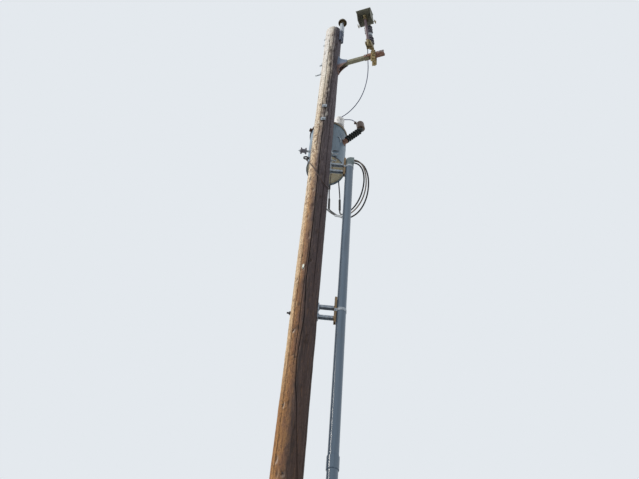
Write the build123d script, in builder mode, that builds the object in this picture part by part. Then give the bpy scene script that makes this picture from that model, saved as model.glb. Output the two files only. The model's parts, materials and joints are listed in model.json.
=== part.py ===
from build123d import *
import os
from math import cos, pi, radians, sin, tan

os.makedirs("parts", exist_ok=True)

# A wooden distribution pole. The origin is the centre of its foot at ground level, +Z is up,
# +X points to the side that carries the cable riser, and -Y to the side that people look at it from.
# Azimuths are degrees from +X, seen from above, counter-clockwise.

# Pole
POLE_HEIGHT = 11430.0
POLE_FOOT_DIA = 263.0
POLE_TOP_DIA = 230.0
POLE_TOP_BEVEL = 9.0

# Through bolts, five eighths of an inch, with square washers
BOLT_DIA = 16.0
BOLT_HOLE_DIA = 17.5
BOLT_HEAD = 26.0
BOLT_HEAD_HEIGHT = 11.0
BOLT_HEAD_CORNER = 2.0
WASHER = 57.0
WASHER_THICKNESS = 5.0
WASHER_SEAT = 4.5

# Pole-top pin and its insulator
TOP_AZIMUTH = -32.0
PIN_CHANNEL_WIDTH = 76.0
PIN_CHANNEL_DEPTH = 30.0
PIN_CHANNEL_WALL = 5.0
PIN_CHANNEL_LAP = 375.0
PIN_CHANNEL_LENGTH = 505.0
PIN_BOLT_DROPS = (270.0, 85.0)
PIN_STEM_DIA = 19.0
PIN_STEM_LENGTH = 124.0
PIN_HEAD_DIA = 25.0
PIN_HEAD_LENGTH = 42.0
PIN_INSULATOR_DIA = 126.0
PIN_INSULATOR_HEIGHT = 98.0
PIN_SKIRT_DROP = 20.0
PIN_TAIL = 22.0

# Cutout arm
ARM_AZIMUTH = -23.0
ARM_DROP = 1010.0
ARM_DEPTH = 62.0
ARM_WIDTH = 50.0
ARM_CORNER = 8.0
ARM_START_GAP = 14.0
ARM_END = 545.0
BASE_PLATE_WIDTH = 70.0
BASE_PLATE_THICKNESS = 8.0
BASE_PLATE_TOP = 190.0
BASE_PLATE_BOTTOM = 215.0
BASE_GUSSET_THICKNESS = 6.0
BASE_GUSSET_REACH = 120.0
BASE_GUSSET_BELLY = 28.0
ARM_BOLT_SPACING = 250.0
ARM_BOLT_TAIL_TOP = 30.0
ARM_BOLT_TAIL_LOW = 72.0
STRAP_THICKNESS = 6.0
STRAP_START = 480.0
STRAP_END = 755.0
STRAP_DEPTH = 60.0
STRAP_BOLTS = (512.0, 690.0, 732.0)
STRAP_BOLT_DIA = 12.0
STRAP_BOLT_HEAD = 8.0

# Cutout hanger: the plates that clamp the cutout to the end of the arm
HANGER_REACH = 610.0
HANGER_WIDTH = 62.0
HANGER_THICKNESS = 8.0
HANGER_DROP = 205.0
HANGER_RISE = 70.0
HANGER_BAR_WIDTH = 40.0
HANGER_BAR_THICKNESS = 9.0
HANGER_BOLT_DROPS = (75.0, 165.0)
HANGER_BOLT_TAIL = 24.0

# Cutout: leans out at its top, square to the arm
CUTOUT_LEAN = 25.0
CUTOUT_FORWARD = 150.0
CUTOUT_RISE = 10.0
CUTOUT_BODY = 320.0
CUTOUT_CORE_DIA = 66.0
CUTOUT_SHED_DIA = 108.0
CUTOUT_SHED_LIP = 5.0
CUTOUT_SHEDS = 3
CUTOUT_WAIST = 52.0
CUTOUT_BAND_DIA = 84.0
CUTOUT_BAND_HEIGHT = 34.0
BAND_LUG = 33.0
CAP_DIA = 74.0
CAP_HEIGHT = 30.0
FUSE_OFFSET = 150.0
FUSE_DROP = 80.0
FERRULE_ABOVE = 25.0
FUSE_TUBE_DIA = 36.0
FUSE_TUBE_BORE = 19.0
TRUNNION_DIA = 14.0
TRUNNION_LENGTH = 84.0
TRUNNION_CLEARANCE = 0.4
CHEEK_THICKNESS = 9.0
CHEEK_GAP = 58.0
CASTING_ARM_WIDTH = 40.0
CASTING_ARM_THICKNESS = 16.0
FERRULE_DIA = 46.0
FERRULE_HEIGHT = 40.0
CONTACT_GAP = 6.0
TERMINAL_SIDE = 12.0
TERMINAL_RISE = 52.0
TERMINAL_HEIGHT = 28.0
TERMINAL_BACK = 8.0
TERMINAL_DEPTH = 26.0
TERMINAL_WIDTH = 34.0
HOOK_DIA = 10.0
HOOK_GAP = 22.0
HOOK_DROP = 84.0
HOOK_REACH = 104.0
PULL_RING_DIA = 46.0
PULL_RING_BAR = 9.0
LOWER_FITTING_TOP = 48.0
LOWER_FITTING_LENGTH = 74.0
HINGE_WEB_CLEARANCE = 60.0
HINGE_STEM = 24.0
HOOD_WIDTH = 184.0
HOOD_HEIGHT = 143.0
HOOD_BACK = 60.0
HOOD_FRONT = 205.0
HOOD_WALL = 5.0
HOOD_LIP = 14.0
HOOD_RAISE = 70.0

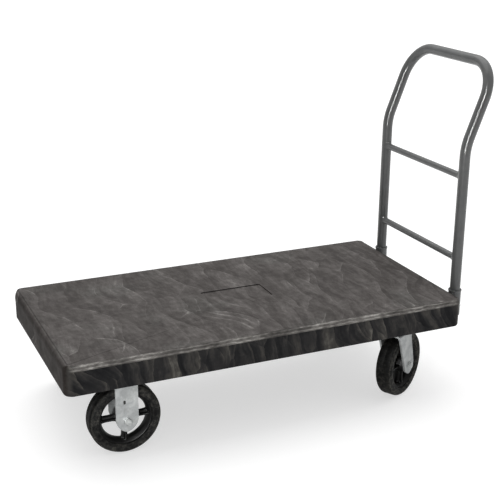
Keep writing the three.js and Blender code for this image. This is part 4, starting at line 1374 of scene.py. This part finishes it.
# ------------------------------------------------------------------ floor, light, camera
def build_stage():
    v = [(-40, -40, 0), (40, -40, 0), (40, 40, 0), (-40, 40, 0)]
    me = bpy.data.meshes.new("floor")
    me.from_pydata(v, [], [(0, 1, 2, 3)])
    fl = bpy.data.objects.new("floor", me)
    SC.collection.objects.link(fl)
    fl.location.z = -0.0005
    me.materials.append(mat_floor())

    w = bpy.data.worlds.new("world")
    w.use_nodes = True
    SC.world = w
    t = w.node_tree
    bg = t.nodes.get("Background") or t.nodes.new("ShaderNodeBackground")
    co = t.nodes.new("ShaderNodeTexCoord")
    sp = t.nodes.new("ShaderNodeSeparateXYZ")
    t.links.new(co.outputs["Generated"], sp.inputs[0])
    up = t.nodes.new("ShaderNodeMapRange")
    up.interpolation_type = "SMOOTHSTEP"
    t.links.new(sp.outputs[2], up.inputs["Value"])
    up.inputs["From Min"].default_value, up.inputs["From Max"].default_value = 0.05, 0.75
    up.inputs["To Min"].default_value, up.inputs["To Max"].default_value = 0.30, 1.15
    fr = t.nodes.new("ShaderNodeMapRange")
    fr.interpolation_type = "SMOOTHSTEP"
    sx = t.nodes.new("ShaderNodeMath")
    sx.operation = "MULTIPLY"
    sx.inputs[1].default_value = 0.62
    t.links.new(sp.outputs[0], sx.inputs[0])
    sy = t.nodes.new("ShaderNodeMath")
    sy.operation = "MULTIPLY_ADD"
    sy.inputs[1].default_value = 0.78
    t.links.new(sp.outputs[1], sy.inputs[0])
    t.links.new(sx.outputs[0], sy.inputs[2])
    t.links.new(sy.outputs[0], fr.inputs["Value"])
    fr.inputs["From Min"].default_value, fr.inputs["From Max"].default_value = -0.85, 0.45
    fr.inputs["To Min"].default_value, fr.inputs["To Max"].default_value = 0.30, 1.0
    mu = t.nodes.new("ShaderNodeMath")
    mu.operation = "MULTIPLY"
    t.links.new(up.outputs["Result"], mu.inputs[0])
    t.links.new(fr.outputs["Result"], mu.inputs[1])
    bg.inputs[0].default_value = (1.0, 1.0, 1.0, 1.0)
    lp = t.nodes.new("ShaderNodeLightPath")
    pick = t.nodes.new("ShaderNodeMapRange")
    t.links.new(lp.outputs["Is Camera Ray"], pick.inputs["Value"])
    t.links.new(mu.outputs[0], pick.inputs["To Min"])
    pick.inputs["To Max"].default_value = 1.05
    t.links.new(pick.outputs["Result"], bg.inputs[1])

    def area(name, loc, target, size, energy, sy=None, diffuse=True):
        d = bpy.data.lights.new(name, "AREA")
        d.shape = "RECTANGLE"
        d.size, d.size_y = size, sy or size
        d.energy = energy
        o = bpy.data.objects.new(name, d)
        SC.collection.objects.link(o)
        o.location = loc
        o.rotation_euler = (Vector(target) - Vector(loc)).to_track_quat("-Z", "Y").to_euler()
        o.visible_diffuse = diffuse
        return o

    d = bpy.data.lights.new("sky_window", "SUN")
    d.energy, d.angle = SUN_E, math.radians(60)
    o = bpy.data.objects.new("sky_window", d)
    SC.collection.objects.link(o)
    o.rotation_euler = Vector((0.05, -0.42, -1.0)).to_track_quat("-Z", "Y").to_euler()

    # two tall strips that draw the thin highlights on the tubes
    eye = Vector((0.62, 0.0, 0.86))
    for i, (ang, wdt, e) in enumerate(((38.0, 0.12, 190), (47.5, 0.08, 130))):
        a = math.radians(ang)
        dv = Vector((-0.934 * math.cos(a), -math.sin(a), 0.356 * math.cos(a)))
        area(f"strip_{i}", eye + dv * 3.2, eye, wdt, e, 2.8, diffuse=False)

    SC.view_settings.view_transform = "Standard"
    SC.view_settings.look = "None"
    SC.view_settings.exposure = 0.0
    SC.view_settings.gamma = 1.0


build_stage()


def build_camera():
    az, el, roll = -0.424, 0.3335, 0.0082
    back = Vector((math.sin(az) * math.cos(el), -math.cos(az) * math.cos(el), math.sin(el)))
    right = Vector((math.cos(az), math.sin(az), 0.0))
    up = back.cross(right)
    r2 = right * math.cos(roll) + up * math.sin(roll)
    u2 = right * -math.sin(roll) + up * math.cos(roll)
    cd = bpy.data.cameras.new("camera")
    cd.sensor_width = 36.0
    cd.lens = 1049.27 * 36.0 / 500.0
    cam = bpy.data.objects.new("camera", cd)
    SC.collection.objects.link(cam)
    m = Matrix((r2, u2, back)).transposed().to_4x4()
    m.translation = Vector((-1176.5 + DECK_X, -2703.4, 1161.2 + DECK_TOP)) * MM
    cam.matrix_world = m
    cd.clip_start, cd.clip_end = 0.05, 200.0
    SC.camera = cam


build_camera()

bpy.context.view_layer.update()
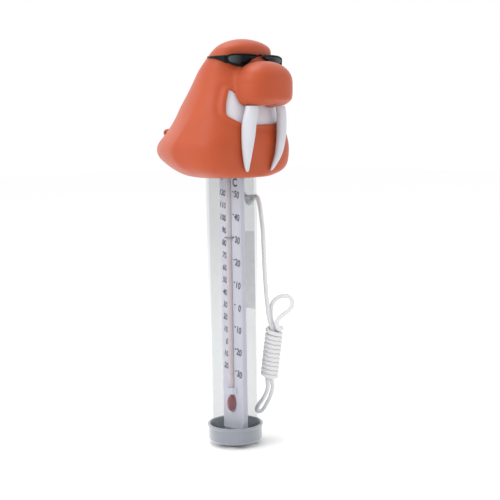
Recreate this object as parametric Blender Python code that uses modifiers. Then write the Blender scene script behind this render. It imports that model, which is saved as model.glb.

================================

> Stated problem:
Everything from the first line of the material through the line containing "POLE_TOP_BEVEL = 9.0" is to be printed exactly; lines after that are to be left out.

> Reply:
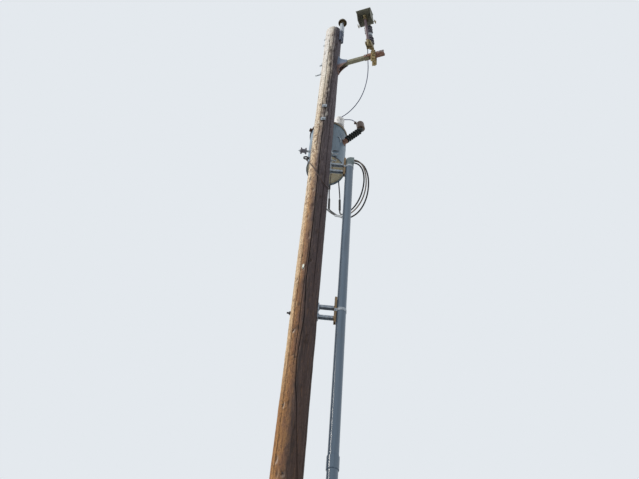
Write the build123d script, in builder mode, that builds the object in this picture part by part. Then give the bpy scene script that makes this picture from that model, saved as model.glb. Output the two files only. The model's parts, materials and joints are listed in model.json.
=== part.py ===
from build123d import *
import os
from math import cos, pi, radians, sin, tan

os.makedirs("parts", exist_ok=True)

# A wooden distribution pole. The origin is the centre of its foot at ground level, +Z is up,
# +X points to the side that carries the cable riser, and -Y to the side that people look at it from.
# Azimuths are degrees from +X, seen from above, counter-clockwise.

# Pole
POLE_HEIGHT = 11430.0
POLE_FOOT_DIA = 263.0
POLE_TOP_DIA = 230.0
POLE_TOP_BEVEL = 9.0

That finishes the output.